Posted to user@kylin.apache.org by 热爱大发挥 <38...@qq.com> on 2016/01/31 08:02:35 UTC

cube 构建疑惑

我的fact表数据量为5000万左右, 给build cube 第二部的时候(Extact Fact Table Distinct Columns), reduce数量为什么都是1呢, 看了源代码确实是写死了1个,  这就导致了单个节点的负载过高,内存不足导致job退出了.
这个问题该如何解决呢, 能否订制每个步奏的mapreduce参数呢?

Re: cube 构建疑惑

Posted by ShaoFeng Shi <sh...@gmail.com>.

The screenshot couldn’t be shown up.

So far kylin doesn’t support customising mr configurations for each step. You can try to give the reducer more memory in conf/kylin_job_conf.xml as a workaround.

Besides, you need consider whether that ultra-high-cardinality column is meaningful as a dimension.

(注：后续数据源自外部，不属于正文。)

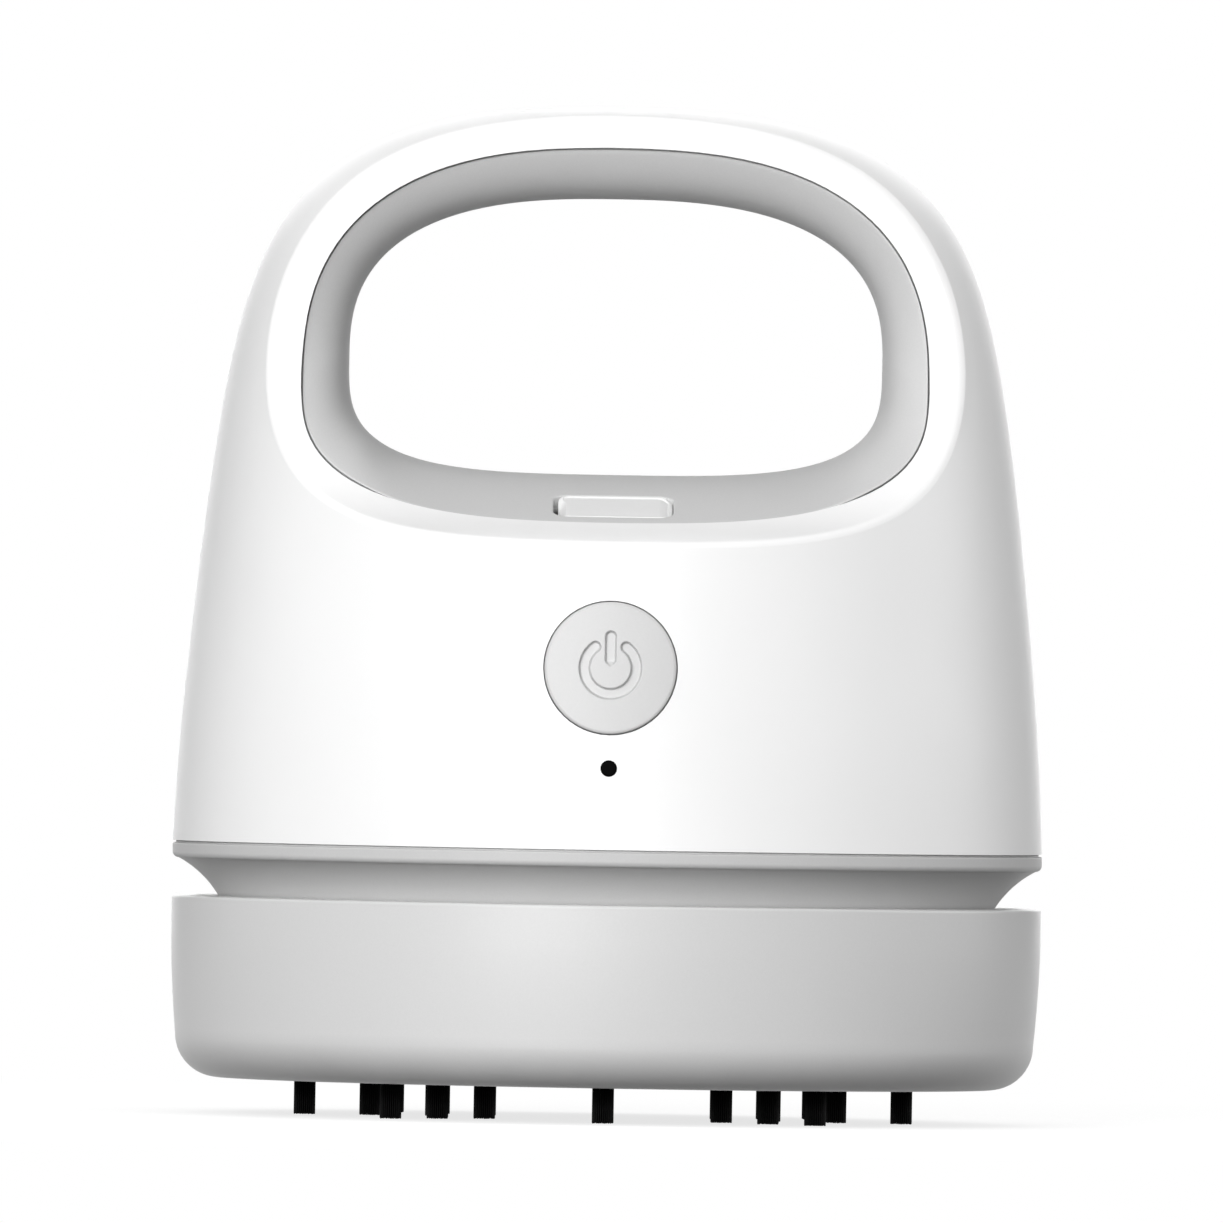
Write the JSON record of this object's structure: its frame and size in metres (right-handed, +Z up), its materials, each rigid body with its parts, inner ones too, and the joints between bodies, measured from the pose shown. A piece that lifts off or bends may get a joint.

If not, remove that; if yes and evening adding memory to the reducer still couldn’t work, then you can select “dictionary" as No in the “Advanced” tab, and set a max-length for that column, Kylin will not use dictionary to encode that, just copying the value to rowkey.

> On Jan 31, 2016, at 3:02 PM, 热爱大发挥 <38...@qq.com> wrote:
> 
> 我的fact表数据量为5000万左右, 给build cube 第二部的时候(Extact Fact Table Distinct Columns), reduce数量为什么都是1呢, 看了源代码确实是写死了1个,  这就导致了单个节点的负载过高,内存不足导致job退出了.
> 这个问题该如何解决呢, 能否订制每个步奏的mapreduce参数呢?
> 
> 
> 
>

回复： cube 构建疑惑

Posted by 热爱大发挥 <38...@qq.com>.

Take up your valuable time,thank you very much!




------------------ 原始邮件 ------------------
发件人: "ShaoFeng Shi";<sh...@gmail.com>;
发送时间: 2016年1月31日(星期天) 下午3:45
收件人: "user"<us...@kylin.apache.org>; 

主题: Re: cube 构建疑惑



for most of the cases, one reducer is okay for merge the distinct values from all dimension columns on fact table; but if there are multiple ultra high cardinality columns, using multiple reducers would gain better concurrency. Actually this is the task I'm doing today, as a part of work for another feature, it will be rollout in a certain release after 2.0


By the way, please try using English for getting wider audience.

发送自 Outlook Mobile





 On Sat, Jan 30, 2016 at 11:02 PM -0800, "热爱大发挥" <38...@qq.com> wrote:
 
   我的fact表数据量为5000万左右, 给build cube 第二部的时候(Extact Fact Table Distinct Columns), reduce数量为什么都是1呢, 看了源代码确实是写死了1个,  这就导致了单个节点的负载过高,内存不足导致job退出了.
这个问题该如何解决呢, 能否订制每个步奏的mapreduce参数呢?

Re: cube 构建疑惑

Posted by ShaoFeng Shi <sh...@gmail.com>.

for most of the cases, one reducer is okay for merge the distinct values from all dimension columns on fact table; but if there are multiple ultra high cardinality columns, using multiple reducers would gain better concurrency. Actually this is the task I'm doing today, as a part of work for another feature, it will be rollout in a certain release after 2.0
By the way, please try using English for getting wider audience.
发送自 Outlook Mobile




On Sat, Jan 30, 2016 at 11:02 PM -0800, "热爱大发挥" <38...@qq.com> wrote:










我的fact表数据量为5000万左右, 给build cube 第二部的时候(Extact Fact Table Distinct Columns), reduce数量为什么都是1呢, 看了源代码确实是写死了1个,  这就导致了单个节点的负载过高,内存不足导致job退出了.这个问题该如何解决呢, 能否订制每个步奏的mapreduce参数呢?